En 2015, le plan de retrait s’étend au territoire national et le démantèlement est notamment confié à Scopelec (31) et Artec (Ariégeoise de télécommunication – 09), deux sous-traitants historiques d’Orange qui refusent de s’exprimer sur le sujet en s’abritant derrière les clauses de confidentialité des contrats commerciaux noués avec Orange.
« Les salariés concernés sont habilités pour la manipulation, la dépose et l’entreposage des parasurtenseurs – qu’il s’agisse de salariés d’Orange ou d’entreprises sous-traitantes – et sont formés à la radioprotection. Leur nombre est, par ailleurs, limité », assure Orange. « Le niveau d’exposition potentiel de ces personnels aux gaz radioactifs émis est très inférieur aux seuils réglementaires », ajoute l’entreprise, sans donner le détail des plans de prévention des risques.
Au printemps 2017, les syndicalistes auvergnats craignent que les lieux de stockage ne soient pollués au radon et à l’air tritié, en particulier celui d’Issoire où s’accumulent 80 000 parafoudres.
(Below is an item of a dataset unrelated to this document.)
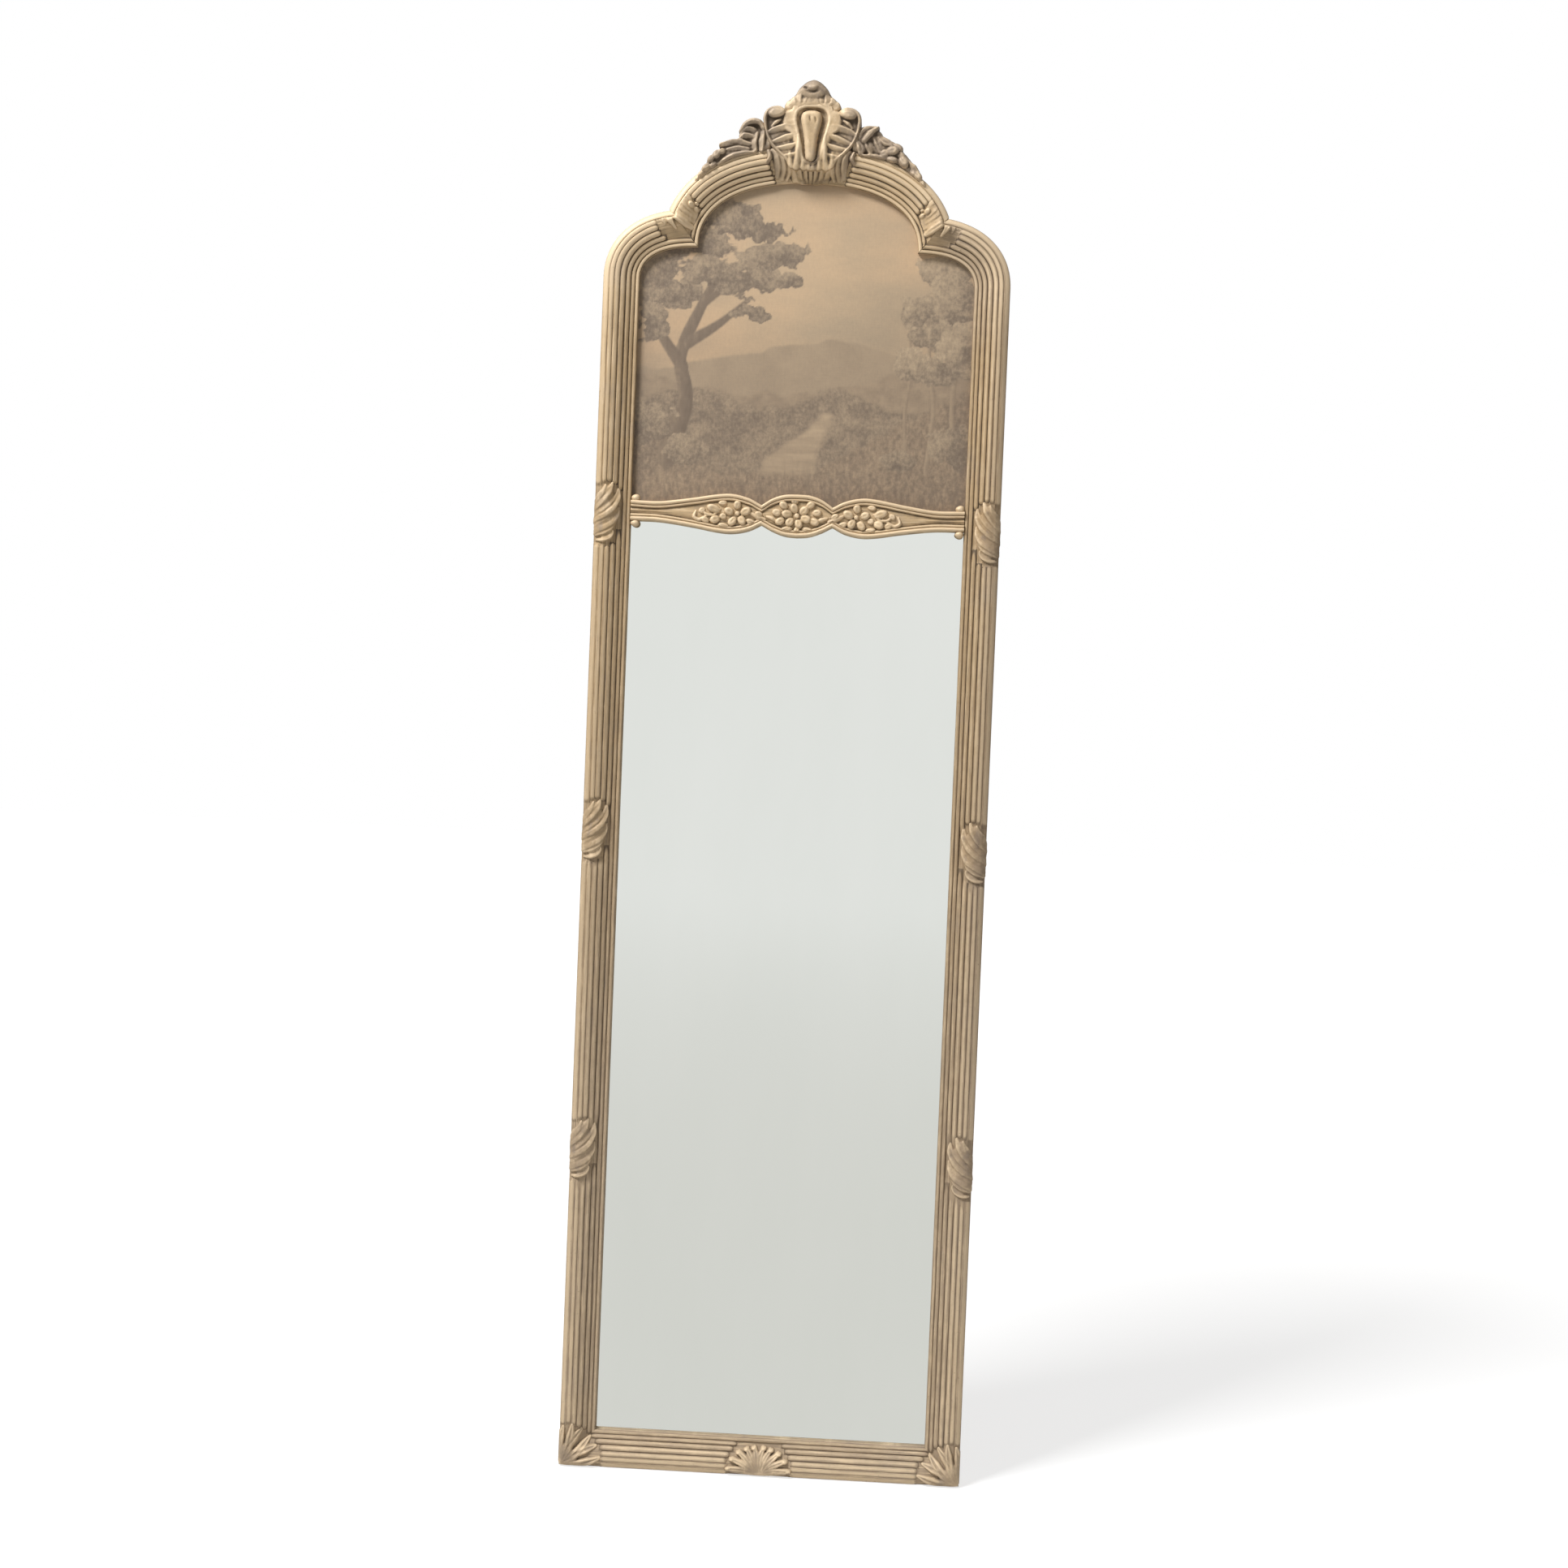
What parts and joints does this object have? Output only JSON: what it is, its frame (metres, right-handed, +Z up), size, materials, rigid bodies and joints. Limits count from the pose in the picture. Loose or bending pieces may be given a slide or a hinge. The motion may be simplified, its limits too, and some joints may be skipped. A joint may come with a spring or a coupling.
{
  "type": "trumeau mirror",
  "caption": "Tall wall mirror in a reeded gilt frame with rounded shoulders, an arched top and a carved crest; a painted panel above the cross rail, mirror glass below.",
  "frame": {"origin": "middle of the flat underside of the bottom rail", "axes": "+X to the right seen from the front, +Y towards the wall, +Z up; the front faces -Y"},
  "size_m": [0.504, 0.0522, 1.7242],
  "materials": {
    "gilt": "worn gold leaf and bronze paint over gesso on wood, darker in the grooves",
    "gilt_carving": "worn gold over gesso carving, dark in the hollows",
    "silvered_glass": "clear flat glass silvered at the back",
    "painted_canvas": "aged sepia oil landscape on canvas over a panel",
    "board": "plain softwood board, unfinished",
    "dowel_wood": "pale hardwood dowel",
    "steel": "plain steel",
    "brass": "dull brass-plated strap and ring"
  },
  "bodies": {
    "frame": {"right_stile": "gilt", "left_stile": "gilt", "bottom_rail": "gilt", "right_shoulder": "gilt", "left_shoulder": "gilt", "right_arch": "gilt", "left_arch": "gilt", "middle_rail": "gilt", "right_upper_ribbon": "gilt_carving", "left_upper_ribbon": "gilt_carving", "right_middle_ribbon": "gilt_carving", "left_middle_ribbon": "gilt_carving", "right_lower_ribbon": "gilt_carving", "left_lower_ribbon": "gilt_carving", "right_corner_leaf": "gilt_carving", "left_corner_leaf": "gilt_carving", "right_cusp_leaf": "gilt_carving", "left_cusp_leaf": "gilt_carving", "bottom_palmette": "gilt_carving", "rail_right_flower": "gilt_carving", "rail_left_flower": "gilt_carving", "rail_posy": "gilt_carving", "crest_cartouche": "gilt_carving", "crest_boss": "gilt_carving", "crest_top_leaf": "gilt_carving", "crest_collar": "gilt_carving", "crest_right_spray": "gilt_carving", "crest_left_spray": "gilt_carving", "mirror_plate": "silvered_glass", "picture_panel": "painted_canvas", "mirror_backboard": "board", "picture_backboard": "board", "right_bottom_dowel": "dowel_wood", "left_bottom_dowel": "dowel_wood", "right_shoulder_dowel": "dowel_wood", "left_shoulder_dowel": "dowel_wood", "right_cusp_dowel": "dowel_wood", "left_cusp_dowel": "dowel_wood", "right_crest_dowel": "dowel_wood", "left_crest_dowel": "dowel_wood", "arch_dowel": "dowel_wood", "right_mirror_pin_1": "steel", "left_mirror_pin_1": "steel", "right_mirror_pin_2": "steel", "left_mirror_pin_2": "steel", "right_picture_pin_1": "steel", "left_picture_pin_1": "steel", "right_picture_pin_2": "steel", "left_picture_pin_2": "steel", "right_hanger_screw_1": "steel", "left_hanger_screw_1": "steel", "right_hanger_screw_2": "steel", "left_hanger_screw_2": "steel", "right_hanger_strap": "brass", "left_hanger_strap": "brass"},
    "right_ring": {"right_hanger_ring": "brass"},
    "left_ring": {"left_hanger_ring": "brass"}
  },
  "joints": [
    {"name": "right_ring_hinge", "type": "hinge", "parent": "frame", "child": "right_ring", "pos_m": [0.226, 0.0173, 1.405], "axis": [1, 0, 0], "range_deg": [0, 180]},
    {"name": "left_ring_hinge", "type": "hinge", "parent": "frame", "child": "left_ring", "pos_m": [-0.226, 0.0173, 1.405], "axis": [1, 0, 0], "range_deg": [0, 180]}
  ]
}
Ils confient des prélèvements à la Commission de recherche et d’information indépendantes sur la radioactivité (CRIIRAD). Bruno Chareyron, qui dirige son laboratoire, constate qu’« à l’intérieur des fûts, l’irradiation est tellement forte que les compteurs saturent ». 91 668 Bq/m3 pour le radon, alors que les seuils d’intervention sont limités à 300 Bq/m3 ; 2 millions de becquerels par litre (Bq/L) pour le tritium, bien au-delà du seuil d’alerte de 100 Bq/L fixé par la directive européenne.
« La Criirad estime que si vous respirez les bouffées de cet air cumulé pendant une à deux heures, vous dépassez 1 mSv par an, la dose annuelle tolérée pour le public », déplore Franck Refouvelet, membre du CHSCT de l’UI Auvergne. « Il faudrait un masque avec cartouche à charbon actif pour éviter les inhalations de particules radioactives », ajoute-t-il. Pas plus que ses coéquipiers, il n’en a été équipé pendant les cinq ans d’intervention de dépollution.